Inilah hikmah dari firman Allah:
“Hai orang-orang yang beriman bertakwalah kepada Allah, dan hendaklah kamu bersama orang-orang yang benar (shiddiq). “ (QS. At-Taubah: 119).
Allah memerintahkan Nabi-Nya untuk mencari teman yang baik dan bergaul dengan mereka. Walau, mereka dari kalangan jelata dan budak. Allah berfirman:
“Dan bersabarlah kamu bersama-sama dengan orang-orang yang menyeru Tuhannya di pagi dan senja hari dengan mengharap keridhaan-Nya; dan janganlah kedua matamu berpaling dari mereka (karena) mengharapkan perhiasan dunia ini; dan janganlah kamu mengikuti orang yang hatinya telah Kami lalaikan dari mengingat Kami, serta menuruti hawa nafsunya dan adalah keadaannya itu melewati batas.” (QS. Al-Kahfi: 28)
“Dulu jika saya mendapati hatiku dalam keadaan keras,” kata Jakfar bin Sulaiman, “saya mendatangi Muhammad bin Wasi’ dan memandang wajahnya yang seperti orang yang sangat sedih karena kematian anaknya (sehingga kekerasan di hatinya mencair).” (al-Hilyah, 2/347)

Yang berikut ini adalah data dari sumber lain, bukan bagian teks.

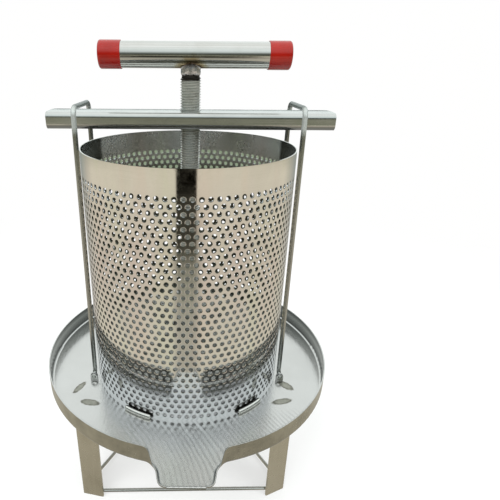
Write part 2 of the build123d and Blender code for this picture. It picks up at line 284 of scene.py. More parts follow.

Ibnul Mubarak berkata, “tiap memandang Fudhail bin ‘Iyadh, saya merasa sedih (karena rasa takut kepada Allah) dan memarahi diriku sendiri.” Kemudian iapun menangis. (Tarikh Islam, 2/336)
Seorang tabi’in bernama Ahmad bin Harb mengisahkan pengalamannya mencari kenikmatan ibadah, “aku beribadah kepada Allah selama 50 tahun namun tidak mendapatkan manisnya ibadah. Sampai aku meninggalkan tiga perkara;
Pertama, aku tinggalkan ridha manusia sehingga aku mampu menyampaikan kebenaran.
Kedua, meninggalkan persahabatan dengan orang-orang fasik hingga saya mendapatkan persahabatan orang-orang shalih.
Ketiga, meninggalkan kelezatan dunia sehingga saya mendapatkan kelezatan akhirat.” (Siyar A’lam Nubala’, 11/34)
Inilah beberapa sarana yang bisa membantu seorang mukmin menggapai manisnya ibadah di bulan Ramadhan. Sehingga ia akan selalu merindukan datangnya bulan Ramadhan. Semoga Allah mengaruniakan kita kenikmatan iman dan kelezatan ibadah kepada-Nya. Amin ya rabbal alamin.